So far as I know, it's still illegal to wear red shoes on Sunday in Macon as well as driving a Model T after midnight.


----------



## Mark K (Aug 2, 2009)

Most all of the farmers I know down here don't allow hunting or fishing on Sundays. Their land, their rules. I can live with it!


----------



## shortround1 (Aug 2, 2009)

balvarik said:


> I know for FACT that since as far back as 1982 that you can hunt on Sunday's in North Carolina!!!!!
> That is on Military bases!
> 
> Can I hunt on Sunday in North Carolina?
> ...


the area i hunted several years ago in south carolina stated no sunday hunting, not even bow hunting.


----------



## Mako22 (Aug 2, 2009)

I wonder how this Sunday hunting argument is gonna play out at the great white throne of judgement.

Rev 20:15
And whosoever was not found written in the book of life was cast into the lake of fire.


----------



## Six million dollar ham (Aug 2, 2009)

mriver72 said:


> You can hunt in Ga on Sunday cmon folks thats just the guide himself that doesnt hunt Sundays (thats his loss not mine )
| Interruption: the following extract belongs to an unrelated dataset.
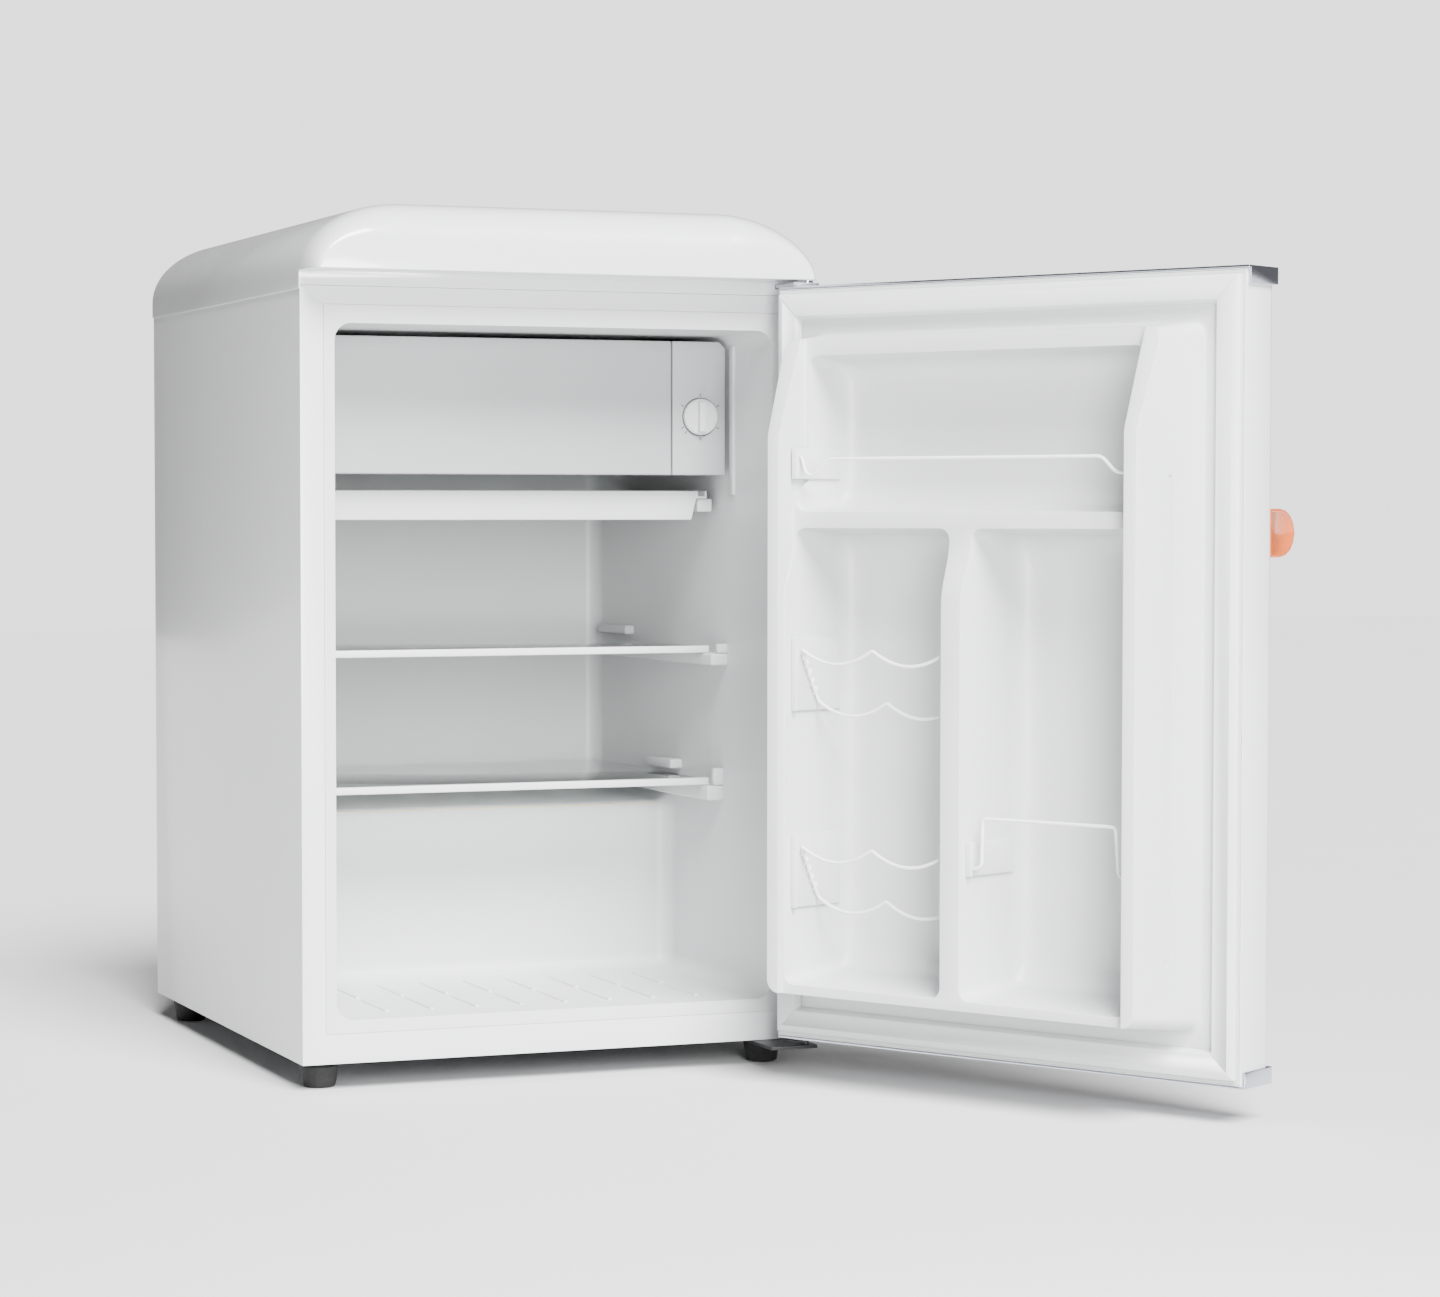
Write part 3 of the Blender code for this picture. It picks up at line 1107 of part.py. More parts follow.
def make_bottle_guard(door):
    """Raised wire in front of the tall bottle compartment."""
    v = -RACK_FRONT - MM
    foot = BOTTLE_GUARD_FOOT
    top = foot + BOTTLE_GUARD_RISE
    for side, wall in (("left", "divider_free"), ("right", "free")):
        clip("bottle_guard_clip_" + side, wall, foot - 9 * MM, foot + 20 * MM, door)
    start = wall_u("divider_free", v) + WIRE_OFF
    end = wall_u("free", v) - WIRE_OFF
    route = [door_point(start, v, foot - 3 * MM), door_point(start + 7 * MM, v, foot),
             door_point(start + 8 * MM, v, top), door_point(end - 13 * MM, v, top),
             door_point(end - 10 * MM, v, foot), door_point(end, v, foot - 3 * MM)]
    tube("bottle_guard_wire", bent(route, 4 * MM), WIRE, "coated_wire", door)


# ============================================================ the whole fridge

def centre_on_floor(root):
    """Move the fridge so that the middle of its box at rest is at x = y = 0 and its feet are at z = 0."""
    bpy.context.view_layer.update()
    graph = bpy.context.evaluated_depsgraph_get()
    points = []
    for thing in bpy.data.objects:
        if thing.type in ("MESH", "CURVE") and not thing.hide_render:
            shape = thing.evaluated_get(graph)
            points += [shape.matrix_world @ v.co for v in shape.to_mesh().vertices]
            shape.to_mesh_clear()
    middle = [(min(p[i] for p in points) + max(p[i] for p in points)) / 2 for i in range(2)]
    root.location = (-middle[0], -middle[1], -min(p[2] for p in points))


def build():
    for thing in list(bpy.data.objects):
        bpy.data.objects.remove(thing, do_unlink=True)
    root = empty("fridge", (0, 0, 0))
    make_shell(root)
    make_foam(root)
    make_liner(root)
    make_sheets(root)
    make_cap(root)
    make_hinges(root)
    make_feet(root)
    make_freezer(root)
    make_thermostat(root)
    make_tray(root)
    make_shelves(root)
    make_compressor(root)
    make_pipes(root)
    make_condenser_strips(root)
    make_gland(root)

    door = empty("door_hinge_axis", (HINGE_X, HINGE_Y, 0), root)
    make_door_panel(door)
    make_door_foam(door)
    make_door_liner(door)
    make_gasket(door)
    make_door_trims(door)
    make_handle(door)
    make_top_guard(door)
    for number, z in enumerate(RACK_HEIGHTS, start=1):
        make_can_rack("can_rack_%d" % number, z, door)
    make_bottle_guard(door)
    door.rotation_euler.z = DOOR_OPEN
    centre_on_floor(root)


build()
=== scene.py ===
import json
import math

import bmesh
import bpy
from mathutils import Matrix, Vector


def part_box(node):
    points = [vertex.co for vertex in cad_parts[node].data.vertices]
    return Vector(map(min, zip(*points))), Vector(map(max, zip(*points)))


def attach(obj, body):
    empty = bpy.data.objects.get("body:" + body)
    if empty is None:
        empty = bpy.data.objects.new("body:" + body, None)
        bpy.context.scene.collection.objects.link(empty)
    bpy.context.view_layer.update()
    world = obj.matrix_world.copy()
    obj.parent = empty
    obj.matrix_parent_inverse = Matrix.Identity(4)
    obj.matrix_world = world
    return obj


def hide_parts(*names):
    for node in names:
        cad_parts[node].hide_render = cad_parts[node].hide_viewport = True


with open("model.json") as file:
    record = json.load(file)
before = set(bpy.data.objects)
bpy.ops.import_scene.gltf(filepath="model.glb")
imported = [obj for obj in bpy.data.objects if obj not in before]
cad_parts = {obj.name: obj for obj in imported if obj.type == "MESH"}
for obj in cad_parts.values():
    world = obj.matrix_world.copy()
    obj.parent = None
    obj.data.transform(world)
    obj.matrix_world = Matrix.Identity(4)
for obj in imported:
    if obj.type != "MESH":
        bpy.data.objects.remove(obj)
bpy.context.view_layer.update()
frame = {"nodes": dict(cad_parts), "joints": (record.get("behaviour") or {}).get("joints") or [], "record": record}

MM = 0.001
GAP = 0.3 * MM                      # clearance between pieces that touch
FLANGE = 20.8 * MM                  # steel border at each side of the cabinet's mouth
TOP_FLANGE = 15.4 * MM
BOTTOM_RAIL = 25.7 * MM
DOOR_GAP = 8 * MM                   # between the cabinet and the shut door's inner face
LINER_WALL = 2 * MM                 # formed plastic sheet
NODES = frame["nodes"]
BODIES = frame["record"]["behaviour"]["bodies"]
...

Yeah.  Might just be the one day a week he takes off or something.


----------



## oldman 45 (Aug 6, 2009)

iF i REMEMBER CORRECTLY IT DOES FALL BACK TO THE LANDOWNERS IT WAS NO HUNTING ON SUNDAY IN GA UNLESS THE LANDOWNEWR SAY ITS OK


----------



## NCHillbilly (Aug 6, 2009)

Woodsman69 said:


> I wonder how this Sunday hunting argument is gonna play out at the great white throne of judgement.
> 
> Rev 20:15
> And whosoever was not found written in the book of life was cast into the lake of fire.



Probably no worse than the Sunday fishing, Sunday NASCAR racin', Sunday football playing, Sunday hiking, Sunday water skiing, or anything else on Earth that's legal on Sunday. I'll take my own chances with the Lord.


----------



## FX Jenkins (Aug 6, 2009)

Only Fox hunting is allowed in Virginia on Sunday... but its fine with me..


----------